We are looking for numbers #p# and #q# such that the quadratic polynomial #x^2-3\cdot x-28# can be written as #(x-p)\cdot(x-q)#. If the absolute value of #p# is greater than #q#, we interchange them, so #|p|\le |q|#. We expand the brackets and compare the result with the original expression:
\[ x^2-(p+q)\cdot x+p\cdot q = x^2-3\cdot x-28\tiny\]
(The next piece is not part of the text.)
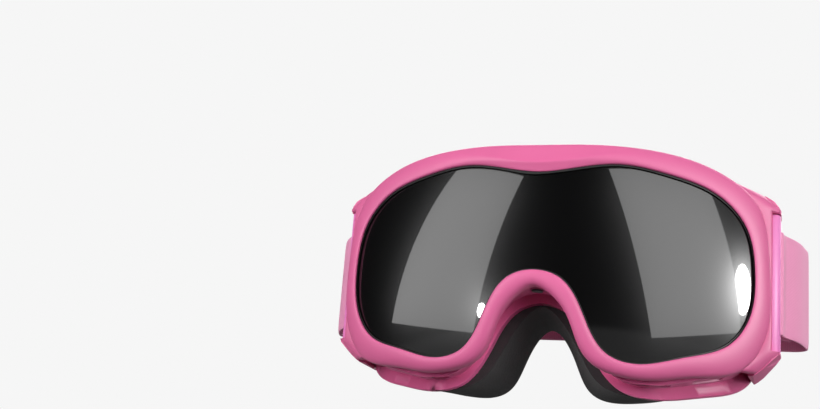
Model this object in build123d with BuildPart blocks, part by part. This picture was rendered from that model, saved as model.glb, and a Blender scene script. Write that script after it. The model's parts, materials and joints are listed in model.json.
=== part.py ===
"""Wrap-round sports goggles with a foam face seal and a ring of emitters round each eye.

Everything is drawn in the lens frame first: X to the wearer's left, Y from the front of the
lens towards the face, Z up, with the origin on the front of the lens at mid height.  The
finished pieces are then moved as one, so that the goggles stand on Z = 0 with their box
centred on X = Y = 0.  Sizes are millimetres.
"""
from build123d import *
from math import asin, cos, degrees, radians, sin, sqrt
import os

# lens, frame and face curvatures
lens_radius_across = 129
lens_radius_up = 205
lens_thickness = 1.6
frame_back_radius = 100
frame_back_at_nose = 22
foam_back_radius = 85
foam_back_at_nose = 48
rim_skirt = 4.5
flange_thickness = 4

# vents in the channel: centre x, centre z, width, and the turn that follows the flange
bottom_vents = [(43.5, -51.4, 16, 25), (64.5, -48.4, 13, 37)]
vent_height = 3
vent_reach = 14

# inner panels, a drum wall that wraps round both eyes
panel_radius = 100
panel_back_at_middle = 7
panel_thickness = 1.6
panel_half_height = 60
plate_half_width = 31.2
plate_back = 14.5
plate_front = 8.6
plate_wall = 1.8
plate_bottom = -31.7
plate_top = 27.5
latch_width = 12.4
latch_height = 1.4
latch_z = 15.1
eye_centre_x = 54.5
eye_centre_z = -6.3
eye_half_width = 19
eye_half_height = 11
tunnel_wall = 1.4
panel_outer_x = 79.2
panel_toe_x = 6
plug_places = [(35, 23), (35, -38.4)]
plug_radius = 2.7
plug_stem = 1.2

# emitter tubes
tube_radius = 5.1
tube_bore = 2.55
tube_mouth = 3.1
mouth_depth = 1.0
tube_length = 20.5
plate_tube_length = 17.3
tube_fit = 0.05
led_radius = 2.4
led_depth = 5.9

# electronics between the plate and the lens, and the button under the nose arch
board_y = 9.0
button_y = 9.5
button_radius = 2.2
button_low = -15.9

# clips at the temples and the strap
clip_outer_x = 91.7
clip_pin_x = 88.0
clip_pin_y = 45.5
clip_inner_x = 84.3
clip_back_y = 59
bar_inner_x = 88.3
bar_outer_x = 91.2
bar_front_y = 53.4
clip_top = 25.0
clip_bottom = -31.2
clip_gap = 0.3
clip_shows_from_x = 88.6
pin_radius = 1.0
slot_top = 20.5
slot_bottom = -24.0
strap_top = 19.2
strap_bottom = -22.8
strap_thickness = 1.3
strap_back_y = 79.2
lap_step = 1.4
slider_x = 28
slider_width = 22
slider_depth = 5.2
slider_over = 3.5

# where the finished goggles stand
stand_height = 53.84
depth_centre = 45.2

# Half outlines seen from the front, from the middle of the brow round the temple to the
# middle of the nose.  Every outline has the same fifteen stations.
lens_line = [(0, 31.2), (14, 33.0), (30, 35.3), (50, 32.7), (68, 26.8), (78.5, 16), (82.3, -2),
             (80.3, -21), (72.5, -32.6), (56, -39.3), (38.5, -43.1), (29, -40.4), (20, -27),
             (10.5, -12.3), (0, -9.3)]
rim_line = [(0, 43.3), (15, 43.6), (31, 43.6), (53, 41.6), (72, 35.4), (84, 24), (88, -2),
            (86.5, -26), (77.5, -40.5), (58, -46), (38.5, -48.4), (24.5, -45), (14.8, -30),
            (7, -18.6), (0, -15.2)]
shell_line = [(0, 41.5), (15, 41.6), (31, 41.2), (52, 38.3), (70, 32.5), (81, 25), (84, -2),
              (84, -26), (79.5, -41.5), (62, -50.6), (44, -53.8), (31, -51), (20.5, -38),
              (10.5, -22.5), (0, -18.8)]
foam_front_line = [(0, 40.5), (15, 40.6), (31, 40.2), (52, 37.3), (68, 32), (79, 23.5), (82, -2),
                   (81.6, -25.5), (77, -39), (60.5, -48.9), (43, -53.3), (29.5, -52), (18, -42),
                   (8.5, -26), (0, -19.5)]
foam_back_line = [(0, 40.2), (15, 40.0), (31, 39.0), (47, 36.6), (60.5, 32.3), (68.5, 24),
                  (70, -3), (69.5, -28), (64.5, -39.5), (52, -47), (40, -51.6), (28, -53.4),
                  (15, -48.5), (7.5, -32.5), (0, -25)]
foam_hole_line = [(0, 24.4), (14, 24.4), (33, 23.9), (47.5, 22.2), (55.5, 18.9), (58.9, 12),
                  (59.5, -3), (59.6, -25), (56.3, -31), (47, -35.4), (36, -38), (28.5, -34.8),
                  (17.5, -24), (9.5, -14), (0, -12.4)]
foam_inner_shares = [0.25, 0.25, 0.25, 0.25, 0.3, 0.5, 0.62, 0.58, 0.3,
                     0.25, 0.25, 0.25, 0.25, 0.25, 0.25]


def sag(distance, radius):
    return radius - sqrt(radius**2 - distance**2)


def lens_depth(x, z):
    return lens_radius_across - sqrt((lens_radius_across - sag(z, lens_radius_up))**2 - x**2)


def frame_back_depth(x, z):
    return frame_back_at_nose + sag(x, frame_back_radius)


def foam_back_depth(x, z):
    return foam_back_at_nose + sag(x, foam_back_radius)


def mix(first, second, share):
    return [
        (a[0] + (b[0] - a[0]) * share, a[1] + (b[1] - a[1]) * share)
        for a, b in zip(first, second)
    ]


def loop(line, depth, step=0):
    """A closed curve over the half outline and its mirror, at a depth given by a surface."""
    whole = line + [(-x, z) for x, z in reversed(line[1:-1])]
    return Edge.make_spline([Vector(x, depth(x, z) + step, z) for x, z in whole], periodic=True)


def ring(*loops):
    """A solid ring whose section has one corner on each loop."""
    walls = [
        Face.make_surface_from_curves(loops[i], loops[(i + 1) % len(loops)])
        for i in range(len(loops))
    ]
    body = Solid(Shell(walls))
    return body if body.volume > 0 else Solid(body.wrapped.Reversed())


def between_lens_surfaces(front_step, back_step):
    """The space between two lens-shaped surfaces, wide enough to cut any lens from."""
    reach = 70
    edge = lens_depth(0, reach)
    with BuildPart() as space:
        with BuildSketch(Plane.YZ):
            with BuildLine():
                front = ThreePointArc(
                    (edge + front_step, reach), (front_step, 0), (edge + front_step, -reach)
                )
                back = ThreePointArc(
                    (edge + back_step, reach), (back_step, 0), (edge + back_step, -reach)
                )
                Line(front @ 0, back @ 0)
                Line(front @ 1, back @ 1)
            make_face()
        revolve(axis=Axis((0, lens_radius_across, 0), (0, 0, 1)))
    return space.part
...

A comparison with #x^2-3\cdot x-28# gives \[
\lineqs{p+q &=& 3\cr p\cdot q &=& -28}\] If #p# and #q# are integers, they are divisors of #-28#. We go through all possible divisors #p# with #p^2\le |-28|# (which must be satisfied in view of #|p|\le |q|#) and in each case we calculate the sum of #p# and #q=\frac{-28}{p}#:
\[\begin{array}{|r|c|l|}
\hline
p&q&{p+q}\\
\hline
1&-28&-27\\ \hline -1&28&27\\ \hline 2&-14&-12\\ \hline -2&14&12\\ \hline 4&-7&-3\\ \hline -4&7&3 \\
\hline
\end{array}\]
The line of the table with #p=-4# and #q=7# is the only one with sum #3#, hence, this is the answer:
\[x^2-3\cdot x-28=(x+4)\cdot(x-7)\tiny.\]